In the end, Chrebet earned the last laugh as the recipient of one of the most electrifying moments in Jets history. A Vinny Testaverde handoff to Martin seemed questionable with the clock running in the final minute, but Martin suddenly launched am 18-yard pass that landed in the bare hands of Chrebet, who snuck by defenders Damien Robinson and Brian Kelly. That score allowed the Jets to complete a quick comeback after trailing 17-6 within the final two minutes. Johnson was forced to wash down his serving of humble pie with a mere one-yard output in the 21-17 New York victory.
Martin is the only Jet in team history to a perfect passing touchdown percentage on multiple throws. His second and final toss came in a December 2001 loss to Pittsburgh.
10/23/00: An OT Sends It To OT
(skip to 10:03)
Offensive lineman may be the most underrated and undervalued position in all of sports. Anonymity is perhaps the blocker’s dearest friend. Create the hole for the quarterback or rusher, and the skill player gets the credit in terms of highlights and fantasy points. Failure to do so often introduces you to fans in the grimmest of ways. Entering the box score, much less the scoring summary, is a long-shot at best.
Jets offensive tackle Jumbo Elliott found a way to it in the most memorable way on a Monday night at the Meadowlands.
The final regulation touches on the Jets’ erasure of a 30-7 deficit to the Miami Dolphins was Elliott’s three-yard touchdown catch from Testaverde on a tackle-eligible play. It certainly didn’t come easy…Elliott bobbled the ball throughout the process…but after replay deliberation, the game was allowed to continue after referee Walt Coleman approved the catch. John Hall wound up finishing the “Monday Night Miracle” with a 40-yard field goal to give the Jets a 40-37 win.
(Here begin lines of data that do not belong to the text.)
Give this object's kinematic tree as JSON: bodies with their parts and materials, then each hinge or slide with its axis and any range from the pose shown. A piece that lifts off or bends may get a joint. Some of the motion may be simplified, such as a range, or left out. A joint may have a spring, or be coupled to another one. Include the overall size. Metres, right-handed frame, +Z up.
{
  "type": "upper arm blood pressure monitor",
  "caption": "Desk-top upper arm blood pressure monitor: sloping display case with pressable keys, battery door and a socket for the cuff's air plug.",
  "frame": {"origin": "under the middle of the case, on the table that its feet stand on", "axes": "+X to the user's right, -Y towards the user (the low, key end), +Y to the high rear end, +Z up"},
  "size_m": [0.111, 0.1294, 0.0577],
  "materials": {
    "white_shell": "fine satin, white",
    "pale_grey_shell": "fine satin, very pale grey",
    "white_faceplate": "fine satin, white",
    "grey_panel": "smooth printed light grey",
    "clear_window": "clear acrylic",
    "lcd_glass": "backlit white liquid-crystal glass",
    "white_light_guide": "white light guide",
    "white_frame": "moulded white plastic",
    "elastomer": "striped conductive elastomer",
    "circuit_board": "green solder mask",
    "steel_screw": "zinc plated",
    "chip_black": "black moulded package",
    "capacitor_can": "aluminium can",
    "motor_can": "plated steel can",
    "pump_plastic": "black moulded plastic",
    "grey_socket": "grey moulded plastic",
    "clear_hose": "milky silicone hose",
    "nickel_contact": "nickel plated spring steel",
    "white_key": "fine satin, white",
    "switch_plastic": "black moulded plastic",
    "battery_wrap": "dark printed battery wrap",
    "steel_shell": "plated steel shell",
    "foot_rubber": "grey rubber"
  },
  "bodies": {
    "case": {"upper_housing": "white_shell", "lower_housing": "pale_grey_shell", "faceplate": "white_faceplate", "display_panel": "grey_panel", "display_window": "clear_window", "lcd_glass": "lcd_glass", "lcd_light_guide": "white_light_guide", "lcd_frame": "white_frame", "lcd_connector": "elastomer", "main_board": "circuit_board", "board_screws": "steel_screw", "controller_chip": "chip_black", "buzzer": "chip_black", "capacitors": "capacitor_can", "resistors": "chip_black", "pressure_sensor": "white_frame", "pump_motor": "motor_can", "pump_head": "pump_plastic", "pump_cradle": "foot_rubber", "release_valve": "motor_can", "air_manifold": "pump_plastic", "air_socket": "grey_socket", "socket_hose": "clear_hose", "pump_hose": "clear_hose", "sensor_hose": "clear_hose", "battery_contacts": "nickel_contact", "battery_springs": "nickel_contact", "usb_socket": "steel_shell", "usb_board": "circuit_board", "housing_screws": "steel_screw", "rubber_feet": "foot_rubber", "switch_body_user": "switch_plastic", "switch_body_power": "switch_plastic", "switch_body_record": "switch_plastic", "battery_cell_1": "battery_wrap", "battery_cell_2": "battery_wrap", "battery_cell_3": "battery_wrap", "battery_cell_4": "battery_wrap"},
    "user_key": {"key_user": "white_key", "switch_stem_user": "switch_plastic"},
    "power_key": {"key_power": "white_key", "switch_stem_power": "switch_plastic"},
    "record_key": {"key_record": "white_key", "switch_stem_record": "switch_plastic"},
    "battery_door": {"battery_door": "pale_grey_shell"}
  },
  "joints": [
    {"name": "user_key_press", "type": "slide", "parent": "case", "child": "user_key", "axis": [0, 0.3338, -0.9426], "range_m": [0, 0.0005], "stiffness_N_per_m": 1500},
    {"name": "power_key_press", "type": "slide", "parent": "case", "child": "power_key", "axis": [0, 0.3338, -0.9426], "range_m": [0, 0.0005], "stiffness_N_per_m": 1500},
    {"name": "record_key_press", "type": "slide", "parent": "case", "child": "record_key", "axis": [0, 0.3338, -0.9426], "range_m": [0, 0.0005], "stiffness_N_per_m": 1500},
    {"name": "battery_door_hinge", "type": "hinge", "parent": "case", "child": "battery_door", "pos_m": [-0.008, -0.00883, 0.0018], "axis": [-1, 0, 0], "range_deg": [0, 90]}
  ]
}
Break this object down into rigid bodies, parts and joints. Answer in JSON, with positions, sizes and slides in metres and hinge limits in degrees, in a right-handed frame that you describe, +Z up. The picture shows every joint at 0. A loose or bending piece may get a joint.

They say things are bigger on Monday night, and, in Elliott’s case, that axiom came literally. His catch (the only reception of his career) allowed him to become the heaviest player in Monday Night Football’s history to score a touchdown.
Tim Tebow’s New York saga was perhaps the most attention ever devoted to a personal protector. For all the pomp and circumstance behind that chaotic year, no one in the metropolitan area seemed to truly find an established role for Tebow. His spot on the Jets’ punting unit offered the sole form of green consistency.
Tebow’s longest New York play from scrimmage came on special teams in a midseason visit from Indianapolis. The Jets led 14-6 but were forced to punt in the latter stages of the second quarter. Needing 11 yards for the first, Tebow helped the Jets earn 23. He would navigate a quickly collapsing pocket before finding linebacker Nick Bellore wide open in the middle of the pair. Colts back deep brought him down, but the Jets situated well enough to set a pre-halftime touchdown from Mark Sanchez to Jason Hill. The Jets would up crushing the Colts 35-9 after momentum was permanently shifted to their side.
The Jets welcomed fans from a galaxy far, far away last season when they hosted their first-ever Star Wars-themed day at MetLife Stadium last fall. It was hardly the first time cinematic exploits graced the East Rutherford field.
Closing on a scoring opportunity against the Los Angeles Rams, the Jets wound up punching it in on a play similar to one displayed in the climax of the 1999 coming-of-age high school football drama Varsity Blues. A Bryce Petty pass went to Brandon Marshall, but he immediately tossed the ball over to Bilal Powell on a hook-and-ladder surprise. The perplexed Rams could do nothing stop Powell’s score that gave the Jets a lead in the second quarter. It served as a moment of lateral redemption for Marshall, whose previous attempt…could’ve gone better.
The Jets’ fortunes were unfortunately not tied to those of the West Canaan High School Coyotes. Powell’s magic score accounted for their only points of the game in a 9-6 loss.